Check every line of the material below for the string "where", and return the ones that have it.

# Input material start

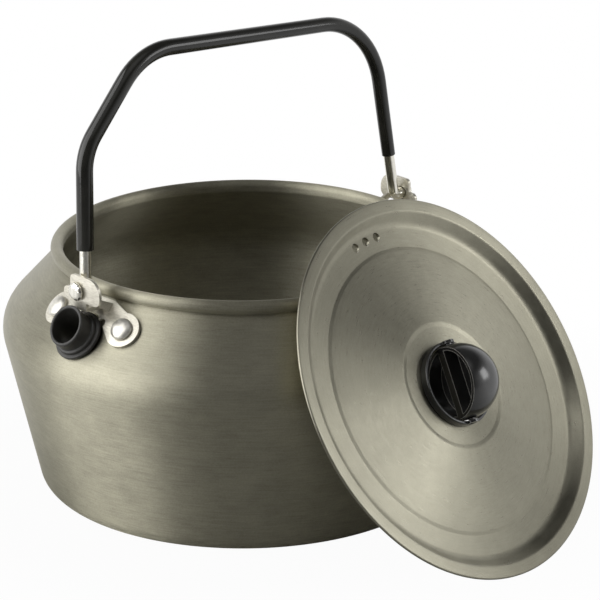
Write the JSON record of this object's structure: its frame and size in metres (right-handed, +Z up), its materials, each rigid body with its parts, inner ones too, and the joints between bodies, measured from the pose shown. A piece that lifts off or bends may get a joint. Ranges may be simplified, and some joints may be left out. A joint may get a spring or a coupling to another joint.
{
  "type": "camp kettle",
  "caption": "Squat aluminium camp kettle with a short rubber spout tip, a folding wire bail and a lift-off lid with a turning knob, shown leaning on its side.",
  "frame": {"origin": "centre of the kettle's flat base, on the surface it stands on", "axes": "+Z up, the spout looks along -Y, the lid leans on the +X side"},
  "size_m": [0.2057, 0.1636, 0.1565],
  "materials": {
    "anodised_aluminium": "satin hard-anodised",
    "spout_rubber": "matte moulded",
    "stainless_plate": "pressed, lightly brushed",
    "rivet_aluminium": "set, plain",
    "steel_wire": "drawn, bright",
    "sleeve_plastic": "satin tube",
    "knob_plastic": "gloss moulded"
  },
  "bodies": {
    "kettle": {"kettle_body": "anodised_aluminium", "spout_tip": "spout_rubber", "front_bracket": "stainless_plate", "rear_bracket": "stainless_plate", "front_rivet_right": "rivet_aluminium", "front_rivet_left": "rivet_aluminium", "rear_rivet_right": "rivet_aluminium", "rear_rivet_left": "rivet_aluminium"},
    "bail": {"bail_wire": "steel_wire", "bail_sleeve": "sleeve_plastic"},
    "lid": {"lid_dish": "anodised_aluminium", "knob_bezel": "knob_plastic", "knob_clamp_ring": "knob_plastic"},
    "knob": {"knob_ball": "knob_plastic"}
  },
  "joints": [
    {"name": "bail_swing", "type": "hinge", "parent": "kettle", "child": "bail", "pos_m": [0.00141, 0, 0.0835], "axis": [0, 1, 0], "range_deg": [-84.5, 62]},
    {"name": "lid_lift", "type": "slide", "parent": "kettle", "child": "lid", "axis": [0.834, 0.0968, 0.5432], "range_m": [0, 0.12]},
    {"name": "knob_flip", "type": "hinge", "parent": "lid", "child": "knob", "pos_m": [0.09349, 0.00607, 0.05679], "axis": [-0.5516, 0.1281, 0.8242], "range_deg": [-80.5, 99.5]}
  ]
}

# Input material end
# Input material start

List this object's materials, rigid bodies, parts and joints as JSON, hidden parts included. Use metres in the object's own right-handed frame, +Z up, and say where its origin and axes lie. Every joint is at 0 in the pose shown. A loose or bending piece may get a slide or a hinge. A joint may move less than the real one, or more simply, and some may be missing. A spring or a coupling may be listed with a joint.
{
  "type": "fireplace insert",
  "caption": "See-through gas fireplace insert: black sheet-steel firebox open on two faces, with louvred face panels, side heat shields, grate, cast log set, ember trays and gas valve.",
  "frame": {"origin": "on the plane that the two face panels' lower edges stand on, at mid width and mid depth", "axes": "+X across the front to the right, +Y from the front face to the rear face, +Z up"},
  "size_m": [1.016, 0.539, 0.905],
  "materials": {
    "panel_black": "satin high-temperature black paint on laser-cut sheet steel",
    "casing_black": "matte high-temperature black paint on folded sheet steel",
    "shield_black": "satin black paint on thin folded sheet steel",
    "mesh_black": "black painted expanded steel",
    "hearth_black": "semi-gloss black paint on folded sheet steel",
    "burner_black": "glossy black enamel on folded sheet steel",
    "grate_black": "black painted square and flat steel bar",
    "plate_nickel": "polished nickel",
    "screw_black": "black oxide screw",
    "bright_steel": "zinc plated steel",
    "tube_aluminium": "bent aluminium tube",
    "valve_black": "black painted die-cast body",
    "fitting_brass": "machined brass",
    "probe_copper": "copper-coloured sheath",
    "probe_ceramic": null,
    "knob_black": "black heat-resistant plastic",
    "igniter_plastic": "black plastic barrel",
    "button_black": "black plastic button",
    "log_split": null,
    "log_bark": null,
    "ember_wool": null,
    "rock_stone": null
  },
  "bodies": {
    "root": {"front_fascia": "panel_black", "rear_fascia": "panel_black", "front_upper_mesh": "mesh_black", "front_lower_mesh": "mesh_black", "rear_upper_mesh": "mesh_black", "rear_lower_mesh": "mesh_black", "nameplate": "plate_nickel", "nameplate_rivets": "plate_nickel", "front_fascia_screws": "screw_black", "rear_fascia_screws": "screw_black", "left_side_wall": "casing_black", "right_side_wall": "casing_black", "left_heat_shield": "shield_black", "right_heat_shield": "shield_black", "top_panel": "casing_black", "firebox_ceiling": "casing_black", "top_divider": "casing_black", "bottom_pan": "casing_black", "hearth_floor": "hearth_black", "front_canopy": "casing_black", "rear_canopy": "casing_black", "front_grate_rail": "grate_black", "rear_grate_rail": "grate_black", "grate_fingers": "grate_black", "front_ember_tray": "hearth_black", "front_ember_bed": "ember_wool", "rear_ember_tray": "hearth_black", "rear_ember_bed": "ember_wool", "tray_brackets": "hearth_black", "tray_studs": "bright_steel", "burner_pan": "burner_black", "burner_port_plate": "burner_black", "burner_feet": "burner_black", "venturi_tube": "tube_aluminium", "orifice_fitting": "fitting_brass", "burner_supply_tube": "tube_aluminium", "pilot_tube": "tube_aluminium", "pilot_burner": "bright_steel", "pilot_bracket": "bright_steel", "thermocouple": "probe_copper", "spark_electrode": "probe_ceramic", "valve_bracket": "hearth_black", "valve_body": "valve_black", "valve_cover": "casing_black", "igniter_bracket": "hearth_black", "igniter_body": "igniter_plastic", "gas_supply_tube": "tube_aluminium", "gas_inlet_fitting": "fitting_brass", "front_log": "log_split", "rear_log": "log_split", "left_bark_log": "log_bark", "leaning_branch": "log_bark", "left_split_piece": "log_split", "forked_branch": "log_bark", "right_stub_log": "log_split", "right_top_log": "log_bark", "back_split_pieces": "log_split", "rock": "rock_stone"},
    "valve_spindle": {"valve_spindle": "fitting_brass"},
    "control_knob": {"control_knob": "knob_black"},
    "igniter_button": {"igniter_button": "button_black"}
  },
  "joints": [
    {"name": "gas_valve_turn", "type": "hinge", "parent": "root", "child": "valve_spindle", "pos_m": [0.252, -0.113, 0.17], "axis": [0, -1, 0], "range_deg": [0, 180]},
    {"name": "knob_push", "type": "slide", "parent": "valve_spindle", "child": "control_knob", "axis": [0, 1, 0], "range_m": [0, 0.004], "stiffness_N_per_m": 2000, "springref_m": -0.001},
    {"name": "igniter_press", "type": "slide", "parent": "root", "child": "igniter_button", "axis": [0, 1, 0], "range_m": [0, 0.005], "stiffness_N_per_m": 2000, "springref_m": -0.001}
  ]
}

# Input material end
# Input material start

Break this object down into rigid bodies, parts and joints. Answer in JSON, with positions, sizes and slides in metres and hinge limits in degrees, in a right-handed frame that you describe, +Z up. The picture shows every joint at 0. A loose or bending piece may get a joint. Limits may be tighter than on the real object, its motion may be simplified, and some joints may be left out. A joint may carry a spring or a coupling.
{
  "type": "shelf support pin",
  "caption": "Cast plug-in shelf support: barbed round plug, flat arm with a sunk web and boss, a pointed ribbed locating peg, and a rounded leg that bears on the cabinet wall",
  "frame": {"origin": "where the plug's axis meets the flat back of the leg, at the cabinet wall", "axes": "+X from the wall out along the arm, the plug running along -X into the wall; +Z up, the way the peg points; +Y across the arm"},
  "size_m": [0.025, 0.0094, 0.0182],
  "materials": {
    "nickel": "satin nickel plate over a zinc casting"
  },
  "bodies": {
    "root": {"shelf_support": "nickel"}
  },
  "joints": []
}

# Input material end

### Response to the task
List this object's materials, rigid bodies, parts and joints as JSON, hidden parts included. Use metres in the object's own right-handed frame, +Z up, and say where its origin and axes lie. Every joint is at 0 in the pose shown. A loose or bending piece may get a slide or a hinge. A joint may move less than the real one, or more simply, and some may be missing. A spring or a coupling may be listed with a joint.
  "frame": {"origin": "where the plug's axis meets the flat back of the leg, at the cabinet wall", "axes": "+X from the wall out along the arm, the plug running along -X into the wall; +Z up, the way the peg points; +Y across the arm"},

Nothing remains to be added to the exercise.